Sono arrivate a destinazione nella casella delle lettere di ben centocinquanta mila italiani le prime “buste arancioni” inviate dall’Inps, i documenti che informano sulla data probabile della loro pensione e sul valore del loro futuro assegno.
Si tratta solo di un primo campione, ma nel corso del 2016 dovrebbero essere 7 milioni i cittadini raggiunti dalla lettera, che è alternativa al sistema di calcolo “La mia pensione” presente sul sito Inps per coloro che hanno attivato il Pin dell’Istituto. Una informativa che sarà operativa dopo alcune false partenze, che cade in un periodo caldissimo sul fronte previdenziale, dove imperversano le richieste di estendere il bonus da 80 euro anche ai pensionati e di correggere la riforma Fornero reintroducendo la flessibilità in uscita dal lavoro.

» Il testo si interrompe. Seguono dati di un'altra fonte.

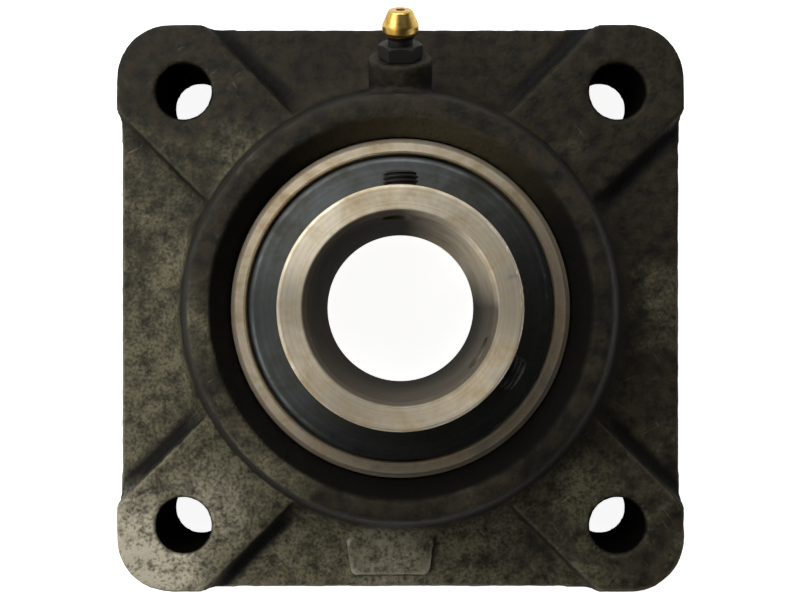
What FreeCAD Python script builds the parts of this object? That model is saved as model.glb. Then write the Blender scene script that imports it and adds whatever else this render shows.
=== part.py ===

Tutti elementi da contemperare con la tenuta finanziaria del sistema.
L’operazione dell’Istituto della previdenza punta a informare i cittadini della propria situazione finanziaria futura, in ottemperanza del fatto che le ultime riforme non hanno soltanto allontanato l’età del ritiro dal lavoro, ma anche assottigliato gli assegni. Se i lavoratori più anziani, che si ritirano con il vecchio metodo “retributivo”, ambiscono a tassi di sostituzione (cioè la percentuale dell’ultimo assegno che si porta in pensione) superiori all’80%, quelli dei futuri pensionati col sistema “contributivo” faticheranno ad arrivare al 60%. Col rischio per alcune generazioni, come i nati negli anni Ottanta, di potersi ritirare “solo a 75 anni”; un allarme lanciato dallo stesso presidente dell’Inps, Tito Boeri. Nelle simulazioni della busta arancione gioca un ruolo fondamentale la previsione della crescita del Paese e dell’aumento dell’aspettativa di vita: assunzioni che hanno fatto discutere, visto che l’Istituto ha messo alla base delle sue stime un +1,5% del Pil, che pare ora difficilmente raggiungibile.